Skipping Legal Review
Template APAs circulate in founder communities. Don’t use them for a transaction of consequence without having an attorney review representations, warranties, indemnification caps, and non-compete clauses. The cost of a few hours of legal review is trivial relative to the exposure a poorly drafted APA creates.
Your SaaS Exit Strategy Checklist
Before you list your business, confirm you can check each of these:
- 24 months of clean, reconciled financials with MRR broken out
- Churn and NRR documented by cohort
- Technical documentation and SOPs exist
- No undisclosed customer concentration issues
- All contracts are assignable or the transfer mechanism is understood
- Stripe subscriptions audited and migration path identified
- Data room prepared with all due diligence documents
- Legal counsel identified for APA review
- Tax structure modeled with an advisor
- Transition plan drafted (how long you’ll support the buyer post-close)
Handling the Subscription Migration at Close
The billing migration is often the last obstacle between a signed APA and a funded escrow. Buyers are nervous about taking on recurring billing for customers they don’t know, and sellers are nervous about canceling subscriptions before they’ve confirmed the new ones work.
MoveMRR was built specifically for this handover moment. It automates the Stripe-to-Stripe subscription migration, preserves billing anchors, handles restricted API key setup for secure access, and gives both parties a real-time view of migration progress. Visit MoveMRR’s guide for a full walkthrough of how the platform handles each stage of the billing transfer.

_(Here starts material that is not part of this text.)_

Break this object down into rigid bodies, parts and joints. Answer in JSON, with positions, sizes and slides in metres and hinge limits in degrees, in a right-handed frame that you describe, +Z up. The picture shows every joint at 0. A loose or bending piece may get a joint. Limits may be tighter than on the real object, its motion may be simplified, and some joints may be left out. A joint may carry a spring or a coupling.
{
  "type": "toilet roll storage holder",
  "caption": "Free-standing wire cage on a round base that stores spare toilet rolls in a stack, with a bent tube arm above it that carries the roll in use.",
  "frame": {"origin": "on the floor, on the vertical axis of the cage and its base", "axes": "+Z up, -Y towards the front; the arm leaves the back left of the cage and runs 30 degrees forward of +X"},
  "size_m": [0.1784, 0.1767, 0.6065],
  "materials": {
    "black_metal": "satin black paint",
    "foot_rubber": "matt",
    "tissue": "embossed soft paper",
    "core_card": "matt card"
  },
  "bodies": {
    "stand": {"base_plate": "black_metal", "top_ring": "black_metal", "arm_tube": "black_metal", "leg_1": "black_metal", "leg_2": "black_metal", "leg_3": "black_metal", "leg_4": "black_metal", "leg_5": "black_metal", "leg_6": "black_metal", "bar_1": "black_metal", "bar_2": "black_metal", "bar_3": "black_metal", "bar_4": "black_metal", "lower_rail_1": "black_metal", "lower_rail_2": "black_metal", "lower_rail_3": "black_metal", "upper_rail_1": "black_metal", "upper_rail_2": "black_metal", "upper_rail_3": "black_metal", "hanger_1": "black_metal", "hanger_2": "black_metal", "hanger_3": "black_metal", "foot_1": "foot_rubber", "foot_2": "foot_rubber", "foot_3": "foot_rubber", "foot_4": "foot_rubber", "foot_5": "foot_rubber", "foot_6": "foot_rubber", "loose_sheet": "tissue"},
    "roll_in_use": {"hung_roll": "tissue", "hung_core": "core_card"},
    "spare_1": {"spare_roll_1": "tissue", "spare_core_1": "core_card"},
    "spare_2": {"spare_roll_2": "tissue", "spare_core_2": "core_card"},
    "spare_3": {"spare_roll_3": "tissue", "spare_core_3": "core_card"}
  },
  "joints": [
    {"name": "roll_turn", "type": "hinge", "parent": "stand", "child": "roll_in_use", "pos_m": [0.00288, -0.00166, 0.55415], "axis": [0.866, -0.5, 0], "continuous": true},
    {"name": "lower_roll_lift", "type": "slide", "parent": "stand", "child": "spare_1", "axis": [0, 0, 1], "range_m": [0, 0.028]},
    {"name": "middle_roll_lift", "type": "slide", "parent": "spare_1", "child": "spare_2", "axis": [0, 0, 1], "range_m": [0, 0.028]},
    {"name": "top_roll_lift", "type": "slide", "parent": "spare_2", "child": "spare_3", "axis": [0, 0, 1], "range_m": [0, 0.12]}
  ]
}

A clean billing migration protects your seller reputation, accelerates escrow release, and gives the buyer confidence that the MRR they acquired is exactly what was advertised.
Selling a SaaS business rewards preparation. The founders who exit cleanly — at strong multiples, without lengthy escrows or post-close disputes — spend months before listing getting their metrics, documentation, and infrastructure into shape. The billing migration is the final technical hurdle; don’t let it become the reason a deal falls apart at the finish line.